Some students at Yale believe the University can be a welcoming place where anyone can make friends with his or her fellow students and still maintain a unique identity. While these students, who clearly comprise the oppressive majority, justify their systematic discrimination, the rest of us know better. This University can be, for a few suffering groups, an uncomfortable and unsympathetic place where personal identity is crushed and diversity gleefully trodden underfoot.
Numerous groups at Yale suffer from this type of systematic discrimination. For example, even though the LGBTQ community comprises approximately 10 percent of Yale’s population, according to a recent News poll, it lacks its own cultural house and dedicated resource office. Even more egregious, the department dedicated to it is one of the smallest departments on campus. The fact that Yale still has groups of students to whom they refuse additional administrative and academic recognition is so negligent, it borders on bigotry.

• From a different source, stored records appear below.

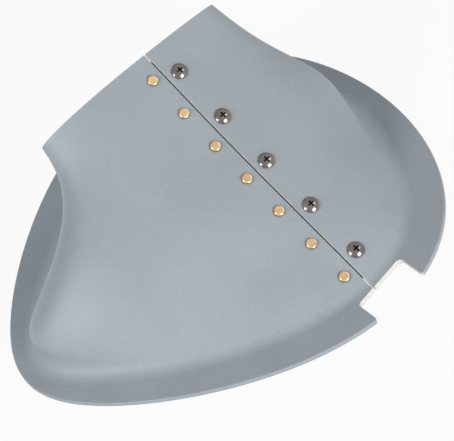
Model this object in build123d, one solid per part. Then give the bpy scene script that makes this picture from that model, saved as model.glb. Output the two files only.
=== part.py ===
from build123d import *
from math import cos, hypot, pi, radians, sin, tan
import os

# Wing strut cuff: the moulded fairing that closes the joint between a lift strut and the lower
# skin of a high wing. Millimetres. The flange lies on the wing skin at z = 0, with +Z away from
# the wing, +X ahead (leading edge) and +Y outboard. The strut comes in from the inboard side.
# The origin is the middle of the flange.

# Moulded shell
wall = 2.3
crease_radius = 11.0
rim_round = 0.8

# Flange, an egg with its narrow end ahead
flange_half_length = 136.8
flange_half_width = 144.8
flange_belly = 10.6
flange_fullness = -0.387
flange_width = 20.0

# Collar round the strut, an oval that is fuller at the leading edge
strut_angle = 39.0
collar_reach = 164.8
collar_rise = 102.6
collar_front = 43.3
collar_back = 90.0
collar_depth = 37.0
collar_fullness = 0.33
collar_flare = 2.0

# Throat, where the collar starts to spread
throat_share = 0.13
throat_dip = 1.3
throat_angle = 44.0
throat_front = 49.5
throat_back = 95.0
throat_depth = 47.0
throat_fullness = 0.3

# Neck, halfway between the collar and the flange
neck_share = 0.364
neck_dip = 3.4
neck_angle = 58.0
neck_front = 90.0
neck_back = 109.5
neck_depth = 76.0
neck_fullness = 0.05

# Foot, where the wall runs out into the flange: the plug spreads on below the wing skin
foot_drop = 12.0
foot_flare = 8.0
foot_stretch = 1.03
foot_lean = 6.0
foot_ahead = 1.0

# Slit that lets the cuff open round the strut, and the strip under it
seam_x = -35.5
seam_gap = 1.0
strip_width = 32.0
strip_thickness = 1.0
strip_start = 6.0
strip_stop = 8.0
strip_fit = 0.05

# Notch in the flange, where the slit runs out
notch_x = -40.3
notch_width = 36.6
notch_turn = 9.0
notch_y = 122.0
notch_top = 5.5
notch_depth = 12.0
notch_cut_angle = 25.0
notch_corner = 3.0
notch_tip = 2.6

# Rivets along the front edge of the slit
rivet_count = 7
rivet_first = 15.2
rivet_pitch = 26.9
rivet_offset = 7.3
rivet_shank = 3.2
rivet_head = 6.35
rivet_head_height = 1.4
rivet_dimple = 1.2
rivet_dimple_depth = 0.25
rivet_tail = 4.8
rivet_tail_height = 1.5
rivet_clearance = 0.06

# Screws along the back edge of the slit, and their anchor nuts
screw_count = 5
screw_first = 20.4
screw_pitch = 37.2
screw_offset = 8.7
screw_shank = 4.17
screw_length = 11.1
screw_head = 9.6
screw_head_height = 2.5
screw_hole_clearance = 0.2
recess_span = 4.4
recess_width = 1.1
recess_depth = 1.7
nut_length = 24.0
nut_width = 8.7
nut_base = 0.9
nut_barrel = 6.6
nut_height = 5.6
nut_rivet_spacing = 17.5
nut_fit = 0.02
nut_rivet_shank = 2.4
nut_rivet_head = 3.8
nut_rivet_tail_height = 0.9
nut_rivet_clearance = 0.04

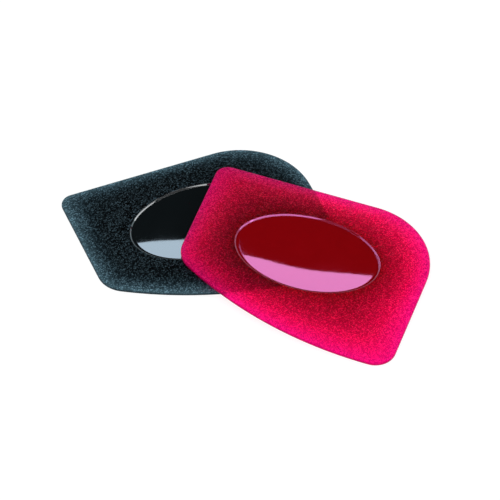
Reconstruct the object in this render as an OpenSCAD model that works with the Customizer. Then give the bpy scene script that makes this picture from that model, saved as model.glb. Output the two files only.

Thankfully Yale has established through its actions a loose set of criteria that a group needs to meet to quality for administrative assistance. One of the primary qualifications is the percentage of the student population that a group makes up. Women comprise the largest of these groups, accounting for 49.1 percent of the population. Obviously, a minority group cannot exceed 50 percent of the population, so supported groups must be no larger than this. The remaining criteria are a bit harder to divine, but previous interventions clearly require that any group which, in addition to its minority status, also finds the University, in the words of LGBTQ co-op coordinator Rachel Schiff ’10, “an alien, hostile place” deserves University resources.
As history has shown us, such groups cannot develop a community without the University’s involvement, and even so, they find it difficult to cope with campus life. The “Gone with the Wind”-themed Freshman Screw highlighted this lack of voice. It took the objections of not just one, but several members of the Black Student Alliance at Yale (BSAY) to force the entire Freshman Class Council to rename their cruelly intentioned event. And last year, after the Zeta Psi “Sluts” incident, the Yale Women’s Center had to wait several weeks before its demands of the Yale Administration were finally addressed.
At least some good came from these events. Though Yale’s response to these issues was delayed, it succeeded in setting yet another criterion for special treatment. If a particular event or policy makes even a few students unhappy, then the offending items must be amended.
I am deeply appreciative of the clarity and foresight with which Yale established these policies, for they provide us with a road map to move toward a better tomorrow. The time has come to make sure every student feels welcome on campus and is free from discomfort. That is why I am openly calling for the formation of Yale’s first conservative co-op with a conservative studies major to follow. Conservatives can demonstrate that they fit into all of these categories.
Recent polls indicate that conservatives make up 12 percent of the student population. Ask conservatives whether they feel comfortable on campus and the answer will be a resounding no.
The Yale culture is often excessively promiscuous and hostile toward religious morality. The Yale administration has completely ignored the consciences of many of its students by allowing events such as Sex Week and seriously considering gender-neutral housing. Both of these examples create undue pressure on conservatives to join in mainstream campus activities which demean their values and threaten to destroy their sense of identity and self-worth.
Some might argue these values are choices. The reality, however, is that conservatives’ world view is often integral to their culture and, according to Yale’s history of intervention, deserves protection. Now that Yale has declared itself the arbitrator of student comfort and conformity, the University must arbitrate fairly or be seen as prejudiced.
To protect these groups against further discomfort, I insist that any campus event which insults or offends more than one person be disbanded or rebranded with an acceptable world view. This view should be chosen before a rebranding is required if we really hope to be proactive.
Any failure to do so implies that Yale continues to discriminate against some for the benefit of others. I know that few Yalies want to promote bigotry, so I propose that all University events embody a universally tolerable world view, perhaps that of “My Little Pony.” By doing so, we can ensure that every one of our events incorporates, in the words of Hasbro, “a world of surprises and spontaneity, sunshine and silliness.” Who doesn’t like rainbow-colored ponies?
John Scrudato is a sophomore in Morse College.